═════ Given data

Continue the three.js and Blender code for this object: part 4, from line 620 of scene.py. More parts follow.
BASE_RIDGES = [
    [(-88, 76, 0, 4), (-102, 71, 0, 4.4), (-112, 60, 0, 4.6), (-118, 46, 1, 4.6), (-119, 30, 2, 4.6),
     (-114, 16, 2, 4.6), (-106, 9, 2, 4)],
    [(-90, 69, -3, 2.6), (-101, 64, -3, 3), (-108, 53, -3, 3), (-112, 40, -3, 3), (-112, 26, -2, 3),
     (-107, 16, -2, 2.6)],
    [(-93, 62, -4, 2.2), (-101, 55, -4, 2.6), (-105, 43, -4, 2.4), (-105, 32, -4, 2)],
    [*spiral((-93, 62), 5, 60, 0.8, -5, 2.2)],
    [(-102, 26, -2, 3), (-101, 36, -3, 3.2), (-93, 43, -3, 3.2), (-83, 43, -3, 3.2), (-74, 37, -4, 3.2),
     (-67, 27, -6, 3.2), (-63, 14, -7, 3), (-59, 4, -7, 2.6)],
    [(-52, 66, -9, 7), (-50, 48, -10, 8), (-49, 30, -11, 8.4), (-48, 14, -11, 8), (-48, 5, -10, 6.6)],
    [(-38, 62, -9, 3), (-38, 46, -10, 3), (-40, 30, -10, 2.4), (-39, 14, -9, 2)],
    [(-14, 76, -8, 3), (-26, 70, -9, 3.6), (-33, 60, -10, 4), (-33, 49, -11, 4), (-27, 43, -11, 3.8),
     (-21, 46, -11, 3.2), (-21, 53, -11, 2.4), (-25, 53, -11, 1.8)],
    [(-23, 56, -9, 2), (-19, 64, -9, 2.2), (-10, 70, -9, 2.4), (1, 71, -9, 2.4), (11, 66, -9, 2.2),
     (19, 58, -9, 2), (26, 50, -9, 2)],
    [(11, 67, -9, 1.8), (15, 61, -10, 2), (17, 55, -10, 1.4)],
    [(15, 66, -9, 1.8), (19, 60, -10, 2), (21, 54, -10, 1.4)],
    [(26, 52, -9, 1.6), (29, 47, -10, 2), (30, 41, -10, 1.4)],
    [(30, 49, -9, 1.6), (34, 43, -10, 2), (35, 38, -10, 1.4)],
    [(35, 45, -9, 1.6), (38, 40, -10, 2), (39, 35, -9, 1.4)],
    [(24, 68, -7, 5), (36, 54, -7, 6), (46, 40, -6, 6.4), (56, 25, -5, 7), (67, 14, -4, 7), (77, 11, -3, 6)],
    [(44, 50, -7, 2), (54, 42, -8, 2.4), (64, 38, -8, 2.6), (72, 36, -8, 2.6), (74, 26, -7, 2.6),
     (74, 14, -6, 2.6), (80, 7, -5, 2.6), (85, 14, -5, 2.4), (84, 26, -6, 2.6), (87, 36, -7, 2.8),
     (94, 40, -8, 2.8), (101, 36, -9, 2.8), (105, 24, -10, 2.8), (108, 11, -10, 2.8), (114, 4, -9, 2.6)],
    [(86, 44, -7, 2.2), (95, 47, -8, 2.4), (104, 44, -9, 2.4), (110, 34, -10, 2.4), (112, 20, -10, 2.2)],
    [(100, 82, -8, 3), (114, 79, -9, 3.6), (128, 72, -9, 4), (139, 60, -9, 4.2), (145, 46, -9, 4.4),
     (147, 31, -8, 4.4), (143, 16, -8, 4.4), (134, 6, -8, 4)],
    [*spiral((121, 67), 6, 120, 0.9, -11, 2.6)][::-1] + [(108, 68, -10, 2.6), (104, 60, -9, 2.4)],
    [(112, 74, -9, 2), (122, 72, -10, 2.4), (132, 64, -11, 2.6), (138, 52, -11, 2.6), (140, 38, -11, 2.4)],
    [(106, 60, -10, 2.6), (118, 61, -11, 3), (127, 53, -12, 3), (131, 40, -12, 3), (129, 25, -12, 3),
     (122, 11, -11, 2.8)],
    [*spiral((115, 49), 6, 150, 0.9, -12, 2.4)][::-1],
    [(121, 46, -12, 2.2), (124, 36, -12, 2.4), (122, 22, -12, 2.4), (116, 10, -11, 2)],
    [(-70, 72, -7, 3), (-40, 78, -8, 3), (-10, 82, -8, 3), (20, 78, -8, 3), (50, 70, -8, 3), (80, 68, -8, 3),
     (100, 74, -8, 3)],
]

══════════

## Task objective
Reproduce every line above without error.

## Answer to the task
Continue the three.js and Blender code for this object: part 4, from line 620 of scene.py. More parts follow.
BASE_RIDGES = [
    [(-88, 76, 0, 4), (-102, 71, 0, 4.4), (-112, 60, 0, 4.6), (-118, 46, 1, 4.6), (-119, 30, 2, 4.6),
     (-114, 16, 2, 4.6), (-106, 9, 2, 4)],
    [(-90, 69, -3, 2.6), (-101, 64, -3, 3), (-108, 53, -3, 3), (-112, 40, -3, 3), (-112, 26, -2, 3),
     (-107, 16, -2, 2.6)],
    [(-93, 62, -4, 2.2), (-101, 55, -4, 2.6), (-105, 43, -4, 2.4), (-105, 32, -4, 2)],
    [*spiral((-93, 62), 5, 60, 0.8, -5, 2.2)],
    [(-102, 26, -2, 3), (-101, 36, -3, 3.2), (-93, 43, -3, 3.2), (-83, 43, -3, 3.2), (-74, 37, -4, 3.2),
     (-67, 27, -6, 3.2), (-63, 14, -7, 3), (-59, 4, -7, 2.6)],
    [(-52, 66, -9, 7), (-50, 48, -10, 8), (-49, 30, -11, 8.4), (-48, 14, -11, 8), (-48, 5, -10, 6.6)],
    [(-38, 62, -9, 3), (-38, 46, -10, 3), (-40, 30, -10, 2.4), (-39, 14, -9, 2)],
    [(-14, 76, -8, 3), (-26, 70, -9, 3.6), (-33, 60, -10, 4), (-33, 49, -11, 4), (-27, 43, -11, 3.8),
     (-21, 46, -11, 3.2), (-21, 53, -11, 2.4), (-25, 53, -11, 1.8)],
    [(-23, 56, -9, 2), (-19, 64, -9, 2.2), (-10, 70, -9, 2.4), (1, 71, -9, 2.4), (11, 66, -9, 2.2),
     (19, 58, -9, 2), (26, 50, -9, 2)],
    [(11, 67, -9, 1.8), (15, 61, -10, 2), (17, 55, -10, 1.4)],
    [(15, 66, -9, 1.8), (19, 60, -10, 2), (21, 54, -10, 1.4)],
    [(26, 52, -9, 1.6), (29, 47, -10, 2), (30, 41, -10, 1.4)],
    [(30, 49, -9, 1.6), (34, 43, -10, 2), (35, 38, -10, 1.4)],
    [(35, 45, -9, 1.6), (38, 40, -10, 2), (39, 35, -9, 1.4)],
    [(24, 68, -7, 5), (36, 54, -7, 6), (46, 40, -6, 6.4), (56, 25, -5, 7), (67, 14, -4, 7), (77, 11, -3, 6)],
    [(44, 50, -7, 2), (54, 42, -8, 2.4), (64, 38, -8, 2.6), (72, 36, -8, 2.6), (74, 26, -7, 2.6),
     (74, 14, -6, 2.6), (80, 7, -5, 2.6), (85, 14, -5, 2.4), (84, 26, -6, 2.6), (87, 36, -7, 2.8),
     (94, 40, -8, 2.8), (101, 36, -9, 2.8), (105, 24, -10, 2.8), (108, 11, -10, 2.8), (114, 4, -9, 2.6)],
    [(86, 44, -7, 2.2), (95, 47, -8, 2.4), (104, 44, -9, 2.4), (110, 34, -10, 2.4), (112, 20, -10, 2.2)],
    [(100, 82, -8, 3), (114, 79, -9, 3.6), (128, 72, -9, 4), (139, 60, -9, 4.2), (145, 46, -9, 4.4),
     (147, 31, -8, 4.4), (143, 16, -8, 4.4), (134, 6, -8, 4)],
    [*spiral((121, 67), 6, 120, 0.9, -11, 2.6)][::-1] + [(108, 68, -10, 2.6), (104, 60, -9, 2.4)],
    [(112, 74, -9, 2), (122, 72, -10, 2.4), (132, 64, -11, 2.6), (138, 52, -11, 2.6), (140, 38, -11, 2.4)],
    [(106, 60, -10, 2.6), (118, 61, -11, 3), (127, 53, -12, 3), (131, 40, -12, 3), (129, 25, -12, 3),
     (122, 11, -11, 2.8)],
    [*spiral((115, 49), 6, 150, 0.9, -12, 2.4)][::-1],
    [(121, 46, -12, 2.2), (124, 36, -12, 2.4), (122, 22, -12, 2.4), (116, 10, -11, 2)],
    [(-70, 72, -7, 3), (-40, 78, -8, 3), (-10, 82, -8, 3), (20, 78, -8, 3), (50, 70, -8, 3), (80, 68, -8, 3),
     (100, 74, -8, 3)],
]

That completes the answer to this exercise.